En pocos meses empezará a comercializarse el Play Station 5. El nivel de detalle que han logrado los desarrolladores es extraordinario, realmente alcanzan una simulación muy nítida de la realidad, incluso ya parece inapropiado considerar a los escenarios y personajes de los videojuegos una imitación de la realidad. Es más indicado verlos como una expansión y a veces, también, como una realidad independiente. Hace poco jugué la versión de Spiderman desarrollada para la PS4. Es una recreación exhaustiva de Manhattan y se puede controlar al superhéroe para balancearse entre los rascacielos, trepar a las alturas del Empire State, disparar telarañas entre los árboles de Central Park y deslumbrarse con los neones de la Quinta Avenida.
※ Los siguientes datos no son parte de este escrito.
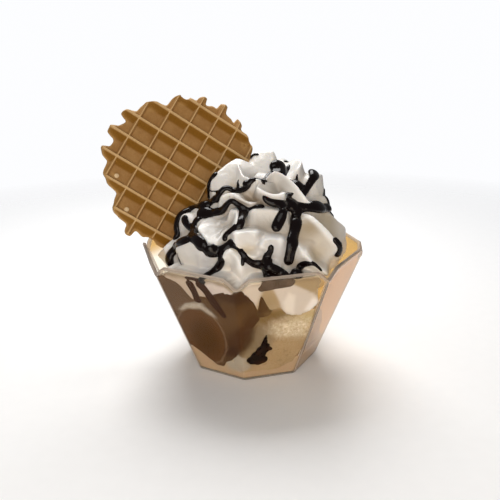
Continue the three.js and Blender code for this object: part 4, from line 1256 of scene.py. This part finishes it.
def cream_points(azimuth, elevation):
    """The cream's skin in the given directions, and how high each point stands on its folds."""
    rays = directions(azimuth, elevation)
    turn = np.radians(azimuth)
    groove, recess, plug = CREAM["groove"], CREAM["recess"], CREAM["plug"]
    valley = groove["elevation"] + groove["side"] * np.sin(turn) + groove["front"] * np.cos(turn)
    base = np.interp(np.maximum(elevation, 0), *np.array(MOUND_PROFILE, float).T)
    base -= groove["depth"] * np.exp(-((elevation - valley) / groove["width"]) ** 2)
    pulled = share_round(azimuth, recess["azimuth"], recess["width"])
    pulled = pulled * (1 - smoothstep(elevation, recess["from"], recess["to"]))
    lift, sideways = crest_fold(rays)
    for hollow in HOLLOWS:
        lift = lift - hollow["depth"] * hollow_share(rays, hollow)
    swell = sum(bulge["rise"] * hollow_share(rays, bulge) for bulge in BULGES)
    mound = base + lift * (1 - pulled) - recess["depth"] * pulled
    gap = np.max([share_round(azimuth, middle, width) for middle, width in plug["gaps"]], 0)
    reach = plug["reach"] - (plug["reach"] - plug["right_reach"]) * gap
    behind = smoothstep(rays[:, 1] * reach, -plug["slope"], plug["slope"])
    depth = plug["front"] + (plug["back"] - plug["front"]) * behind
    flat, steep = np.hypot(rays[:, 0], rays[:, 1]), np.abs(rays[:, 2])
    below = ((flat / reach) ** plug["square"] + (steep / depth) ** plug["square"]) ** (-1 / plug["square"])
    share = smoothstep(-elevation, -2, 8)
    radius = mound + (below - mound) * share + swell
    return CREAM_CENTRE + rays * radius[:, None] + sideways * (1 - share)[:, None], lift


def cream_surface(azimuth, elevation):
    """The cream's skin with its fine unevenness, held inside the cup's walls and flat on the front one."""
    points, lift = cream_points(azimuth, elevation)
    rays = directions(azimuth, elevation)
    points = points + rays * (0.22 * noise(points, 4, 41) + 0.10 * noise(points, 1.7, 42))[:, None]
    wall = distance_to_wall(CREAM_CENTRE, rays, INSET["cream"], CUP["floor"])
    on_wall = CREAM_CENTRE + wall[:, None] * rays
    bearing, height = unrolled(on_wall)
    press = smoothstep(depth_inside(bearing, height, CREAM_OUTLINE), -2.5, 0)
    press *= 1 - smoothstep(height - rim_above(bearing), -2.2, 0.2)
    points += (on_wall - points) * press[:, None]
    return press_on_wall(points, INSET["cream"]), lift


def standing_out(lift, reaches):
    """How far the cream stands above what is round it, in millimetres: negative in its hollows."""
    around = np.zeros_like(lift)
    for reach in reaches:
        wide = np.pad(lift, ((reach, reach), (0, 0)), "edge")
        level = sum(wide[reach + row:len(wide) - reach + row] for row in (-reach, 0, reach)) / 3
        around += sum(np.roll(level, shift, 1) for shift in (-2 * reach, -reach, 0, reach, 2 * reach)) / 5
    return (lift - around / len(reaches)).ravel()


# Painted shade on the cream pressed behind the wall, as it shows through it, in order: outline, how soft its
# edge is, and tone.
PRESSED_TONES = [
    {"edge": 2.0, "tone": (0.36, 0.29, 0.245), "outline": [(-70, 30), (-70, 58), (0, 58), (0, 30)]},
    {"edge": 2.5, "tone": (0.47, 0.42, 0.42), "outline": [(-26, 46), (-24, 52), (-8, 56), (4, 52),
     (-2, 44), (-14, 42)]},
    {"edge": 2.0, "tone": (0.3, 0.22, 0.125), "outline": [(-4, 30), (-5, 48), (8, 56), (45, 58),
     (45, 30)]},
    {"edge": 2.0, "tone": (0.5, 0.44, 0.4), "outline": [(-5, 46), (-4, 51), (6, 53), (5, 48), (2, 41)]},
    {"edge": 1.6, "tone": (0.5, 0.45, 0.43), "outline": [(10, 49), (14, 43), (16.5, 38), (22, 32),
     (35, 32), (39, 38), (35, 43), (29, 46), (20, 50)]},
    {"edge": 2.0, "tone": (0.68, 0.66, 0.68), "outline": [(30.5, 36), (34, 34.5), (39, 37.5), (37, 41),
     (33, 42)]},
    {"edge": 2.0, "tone": (0.62, 0.58, 0.56), "outline": [(19, 46), (17, 41), (19, 36.5), (25, 34),
     (24, 38), (23, 44)]},
]

# A painted reflection of the lip: a darker strip on the cream under the rim, how far it reaches down, and its
# tone.
RIM_LIP_REFLECTION = {"down": 4.6, "tone": (0.15, 0.105, 0.06)}


def cream_tones(points, lift, azimuth, elevation):
    """Painted shade in the hollows and on the cream pressed on the wall, painted light on the folds, and a
    painted lip reflection.
    """
    bearing, height = unrolled(points)
    past_wall = (points[:, :2] @ FACET_NORMALS.T).max(1) - apothem(height, CUP["wall"])
    pressed = smoothstep(past_wall, -0.2, 0.1) * (height < CUP["height"] + 1)
    tone = np.tile((0.74, 0.715, 0.68), (len(points), 1))
    heights = lift.reshape(-1, CREAM["columns"])
    sunk, proud = -standing_out(heights, (5, 9, 13)), standing_out(heights, (2, 4))
    above = smoothstep(elevation, 0, 8)
    # Painted shade in the hollows between the folds.
    tone = blend_tone(tone, smoothstep(sunk, 0.1, 2.2) * above * TONE_SHARE, (0.50, 0.42, 0.33))
    rays = directions(azimuth, elevation)
    # Painted shade in each scooped face, and on the lobes where a hollow has no depth.
    for hollow in HOLLOWS:
        tone = blend_tone(tone, TONE_SHARE * hollow_share(rays, hollow), hollow["tone"])
    # Painted light on the crests of the folds.
    tone = blend_tone(tone, smoothstep(proud, 0.3, 1.5) * above * TONE_SHARE, (0.95, 0.94, 0.92))
    # Painted shade on the cream pressed behind the wall, patch by patch.
    for patch in PRESSED_TONES:
        soft = patch["edge"] / 2
        inside = smoothstep(depth_inside(bearing, height, patch["outline"]), -soft, soft)
        tone = blend_tone(tone, pressed * inside, patch["tone"])
    # Painted reflection of the lip: a darker strip on the cream under the rim, stronger on the left.
    below_rim = rim_above(bearing) - height + 0.7 * noise(points, 4, 45)
    near_wall = smoothstep(past_wall, -5, -2) * smoothstep(below_rim, -0.6, 0.2)
    smear_and_lip_reflection = near_wall * (1 - smoothstep(below_rim, RIM_LIP_REFLECTION["down"] - 2, RIM_LIP_REFLECTION["down"]))
    return blend_tone(tone, smear_and_lip_reflection * (0.85 - 0.5 * smoothstep(bearing, -12, 0)), RIM_LIP_REFLECTION["tone"])


def make_cream():
    columns, rows = CREAM["columns"], CREAM["rows"]
    azimuth = np.arange(columns) * 360 / columns
    elevation = np.concatenate([np.linspace(89.5, -6, rows), np.linspace(-8, -89, CREAM["plug_rows"])])
    azimuth, elevation = (part.ravel() for part in np.meshgrid(azimuth, elevation))
    points, lift = cream_surface(azimuth, elevation)
    tone = cream_tones(points, lift, azimuth, elevation)
    points, faces = capped_rings(points.reshape(-1, columns, 3))
    tone = np.vstack([tone, tone[:1], tone[-1:]])
    cream = make_mesh("cream_folds", points, faces, cream_material(), values={"tone": tone})
    finish_piece(cream, "whipped_cream", "whipped_cream")


# Sauce

def tube(path, normals, radius, flatten, sides=12):
    """Rings round a path, closed at the ends. Radius is one number for each point of the path."""
    forward = np.gradient(path, axis=0)
    forward /= np.linalg.norm(forward, axis=1)[:, None]
    across = np.cross(forward, normals)
    across /= np.linalg.norm(across, axis=1)[:, None]
    upward = np.cross(across, forward)
    angle = np.arange(sides) * 2 * math.pi / sides
    sideways = across[:, None] * np.cos(angle)[None, :, None]
    raised = upward[:, None] * np.sin(angle)[None, :, None] * flatten
    return capped_rings(path[:, None] + radius[:, None, None] * (sideways + raised))


def strand_radius(path, width):
    """Half the width along a strand, with round ends and a slow swell."""
    run = np.concatenate([[0], np.cumsum(np.linalg.norm(np.diff(path, axis=0), axis=1))])
    first, last = width
    half = (first + (last - first) * run / run[-1]) / 2 * STRAND_SWELL
    left = np.clip(np.minimum(run, run[-1] - run) / half, 0, 1)
    swell = 1 + 0.10 * np.sin(run * 0.55 + first * 7) + 0.08 * np.sin(run * 0.23 + first * 3)
    return half * swell * np.sqrt(np.clip(1 - (1 - left) ** 2, 0.03, 1))


def strand(width, route):
    """A strand that follows the cream's skin."""
    rays = route_directions(route, 0.7)
    azimuth = np.degrees(np.arctan2(rays[:, 0], -rays[:, 1]))
    elevation = np.degrees(np.arcsin(np.clip(rays[:, 2], -1, 1)))
    path, _ = cream_surface(azimuth, elevation)
    for _ in range(2):
        path[1:-1] = (path[:-2] + 2 * path[1:-1] + path[2:]) / 4
    radius = strand_radius(path, width)
    return tube(path + rays * radius[:, None] * 0.05, rays, radius, 0.62)


def wall_drip(width, route):
    """A strand flattened on the inside of the wall."""
    route = smooth_route(route, 0.8)
    path = wall_point(route[:, 0], route[:, 1], INSET["cream"] + 0.1)
    outward = path * (1, 1, 0)
    outward /= np.linalg.norm(outward, axis=1)[:, None]
    points, faces = tube(path, outward, strand_radius(path, width), 0.9)
    return press_on_wall(points, INSET["sauce"]), faces


def back_drizzle():
    zigzag = BACK_ZIGZAG
    span = zigzag["to"] - zigzag["from"]
    strokes = zigzag["strokes"]
    heights = [zigzag["high" if stroke % 2 else "low"] for stroke in range(strokes + 1)]
    route = [(zigzag["from"] + span * stroke / strokes, height) for stroke, height in enumerate(heights)]
    out = [{"width": zigzag["width"], "route": route}]
    for line in BACK_LINES:
        shares = np.arange(13) / 12
        azimuth = line["from"] + (line["to"] - line["from"]) * shares
        elevation = line["elevation"] + line["wave"] * np.sin(shares * line["cycles"] * 2 * math.pi)
        out.append({"width": line["width"], "route": list(zip(azimuth, elevation))})
    return out


def join_shells(shells):
    """Points and faces of several shells as one."""
    points, faces, start = [], [], 0
    for shell_points, shell_faces in shells:
        points.append(shell_points)
        faces += [tuple(corner + start for corner in face) for face in shell_faces]
        start += len(shell_points)
    return np.vstack(points), faces


def melted_shells(name, shells, material, join, unevenness=0.0):
    """Melts shells into one piece, flat where it touches the wall. Gives the piece and its points."""
    piece = make_mesh(name, *join_shells(shells), material)
    melt_together(piece, *join)
    points = mesh_points(piece)
    if unevenness:
        points += unevenness * noise(points, 1.6, 51)[:, None]
    points = press_on_wall(points, INSET["sauce"])
    set_points(piece, points)
    return piece, points


def make_sauce():
    shells = [strand(**line) for line in DRIZZLE + THIN_DRIZZLE + back_drizzle()]
    sauce, points = melted_shells("sauce_drizzle", shells, sauce_material(0.22), JOIN_DRIZZLE)
    add_values(sauce.data, {"thin": np.zeros(len(points))})
    finish_piece(sauce, "chocolate_sauce", "whipped_cream")


def settle_on_wall(name, lines, material):
    """One piece of the strands on the wall, which replaces no node."""
    shells = [wall_drip(line["width"], line["route"]) for line in lines]
    piece, points = melted_shells(name, shells, material, JOIN_ON_WALL)
    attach(piece, BODY)
    return piece, points


def smear_tones(points):
    """Each point has the tone of the strip of chocolate on the wall that it is nearest to."""
    nearest = np.full(len(points), 1e9)
    tone = np.zeros((len(points), 3))
    for smear_and_lip_reflection in WALL_SMEARS:
        route = smooth_route(smear_and_lip_reflection["route"], 0.8)
        path = wall_point(route[:, 0], route[:, 1], INSET["sauce"])
        away = np.linalg.norm(points[:, None] - path[None], axis=2).min(1)
        tone[away < nearest] = smear_and_lip_reflection["tone"]
        nearest = np.minimum(nearest, away)
    return tone * (1 + 0.25 * noise(points, 1.6, 91))[:, None]


def sauce_on_plastic():
    """Sauce with a dull brown shine, as it looks through the wall."""
    return sauce_material(0.05, (0.8, 0.3, 0.2))


def make_wall_drips():
    drips, points = settle_on_wall("sauce_on_wall", WALL_DRIPS, sauce_on_plastic())
    add_values(drips.data, {"thin": np.full(len(points), 0.35)})
    material = ice_cream_material("chocolate_smear", 0.42, 0.1, 0)
    smears, points = settle_on_wall("chocolate_on_wall", WALL_SMEARS, material)
    add_values(smears.data, {"tone": smear_tones(points), "grainy": np.full(len(points), 0.6)})


def make_dollop():
    shells = []
    for azimuth, height, radius in DOLLOP:
        centre = wall_point(azimuth, height, CUP["wall"] + 0.6 * radius)
        points, faces = capped_rings(sphere_directions(12, 20) * radius * 1.08)
        shells.append((points + centre, faces))
    dollop, points = melted_shells("sauce_dollop_soft", shells, sauce_on_plastic(), JOIN_DOLLOP, 0.12)
    add_values(dollop.data, {"thin": np.clip(0.35 * noise(points, 2.5, 52), 0, 1)})
    finish_piece(dollop, "chocolate_sauce", "sauce_dollop")


add_camera()
add_surroundings()
make_cup()
make_wafer()
make_scoop("chocolate_ice", CHOCOLATE, [CHOCOLATE_OUTLINE], INSET["chocolate"], chocolate_tones,
           ice_cream_material("chocolate_ice", 0.42, 0.22, 0), "chocolate_ice_cream", "chocolate_scoop", 61)
make_scoop("vanilla_ice", VANILLA, [VANILLA_OUTLINE, VANILLA_BACK_OUTLINE], INSET["vanilla"], vanilla_tones,
           ice_cream_material("vanilla_ice", 0.4, 0.3), "vanilla_ice_cream", "vanilla_scoop", 71)
make_pool()
make_cream()
make_sauce()
make_wall_drips()
make_dollop()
En este juego no solo derroté a villanos y delincuentes sino que hice turismo por la Gran Manzana. Todavía me parece inconcebible la velocidad con la que se ha desarrollado esta industria y me cuesta creer que he sido testigo directo de esta evolución.
Sin embargo, la serie documental de Netflix, High Score, me permitió mirar en retrospectiva el papel que han tenido los videojuegos desde la infancia en la construcción de mis intereses. Es una producción meticulosa que cuenta el origen de los videojuegos y el surgimiento de las primeras consolas. Los artistas y desarrolladores detrás de personajes como Mario o Sonic cuentan el proceso del que surgieron sus ideas millonarias. Se muestran concatenadamente las mutaciones de la industria: cómo estableció su imperio una compañía como Nintendo, las estrategias que empleó Sega para destronarla, y las decisiones atrevidas de algún desarrollador para lograr que juegos como Street Fighter II o Mortal Kombat definieran un nuevo periodo de esplendor para los gamers.
Ver esta serie fue una regresión intensa. Recordé la Navidad en la que destapé mi Atari 2600, no había nada más avanzado en los inicios de los años ochenta. Aunque pocos meses después de recibir ese regalo apareció el Family y el Nintendo, y no pasaba mucho tiempo para que una consola nueva hiciera su debut con gráficos cada vez más avanzados. La economía familiar no soportaba tantos cambios y actualizaciones, por suerte había amigos. Las consolas generaban una camaradería excepcional. Alguien conseguía un juego prestado para una consola que un primo le había dejado por unos días y el control inutilizado en la casa de alguien más volvía a ponerse al servicio de los juegos en grupo. Entre todos reuníamos dinero para alquilar juegos y yo asumía la misión de ir solo -tenía 10 años, esto era una hazaña que mis padres debieron castigar severamente- hasta el otro lado de la ciudad para recoger ese título que habíamos esperado con ansiedad. También acudíamos a los negocios de “maquinitas” en Unicentro o Monterrey. Nos inventamos una trampa para jugar sin límite en las máquinas que más nos gustaban: perforábamos una moneda y le atábamos un hilo, al introducirla en la máquina era imposible volverla a sacar pero si tirábamos del hilo suficientes veces podíamos tener créditos ilimitados y jugar toda una tarde sin gastar demasiado dinero. Todo parece tan reciente pero la verdad es que son casi cuatro décadas en las que los videojuegos han dado un salto demencial y vertiginoso gracias a los ejércitos de personas que hay detrás.
¿Alguna vez han leído los créditos de un videojuego cuando lo terminan? Son tres o cuatro veces más largos que los de una película. En ocasiones me gusta leer los cargos de la gente que trabaja en ellos. Hay ilustradores, directores de arte, animadores, ingenieros, asesores científicos, sonidistas y bueno, no habría espacio para mencionarlos a todos, pero me parece admirable, eso sí, la cantidad de roles que existen para los escritores: una buena narración es la base fundamental de cualquier juego. Esta miniserie es un documento esencial para entender un fenómeno que hoy busca cruzar fronteras que ni mis amigos ni yo hubiéramos imaginado hace ya 30 años. Me pregunto dónde estarán y si es momento de planear un encuentro para restablecer los lazos que nos unían cuando jugábamos juntos.